From my understanding of copying the greats, unless you are investing in their vehicles, Berkshire, DJCO, etc., it's hard to gain the same benefits from following their picks. You might not have the same investing timeline, investing criteria, portfolio, and while the purchases gardner a lot of headlines, the stock sales usually get less (so difficult to time).
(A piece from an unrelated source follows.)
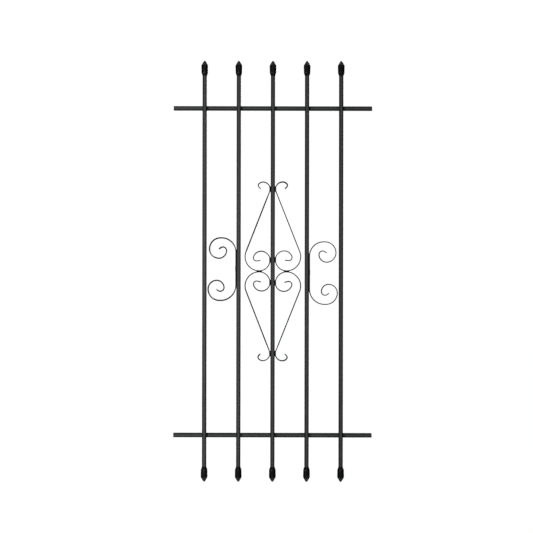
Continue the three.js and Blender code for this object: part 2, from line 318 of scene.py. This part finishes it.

With regards to the anxiety of that time period. It was crazy because big institutions were literally going or likely to go down (Lehman, Bear, AIG, Citi, etc). Most disciplined approach would have including adding during those periods, whether it's a boring regular contribution to index investments or focusing on some high quality companies. I'm not sure if it took a lot of courage, but 2008/9 was one of the Fisher hiccup buying opportunities, and the opportunity persisted for awhile after. So if not at the bottom - which is not when Munger or Buffett aims for or purchased at - there was plenty of time even after conditions improved to go in. DJCO positions were more secret because the value wasn't high enough to warrant disclosure (until the value increased to warrant disclosure). Some of Buffett's public moves were before (and after) the bottom.
(That said, I don't want to take lightly those that sold out around the bottom, and suffered huge capital loss, or those who were dependent on income and had to bear the brunt of a drastic downturn, or those that just waited around.)
Following their process (and discipline) may be of more value. Following the exact purchases of money managers is a tougher call.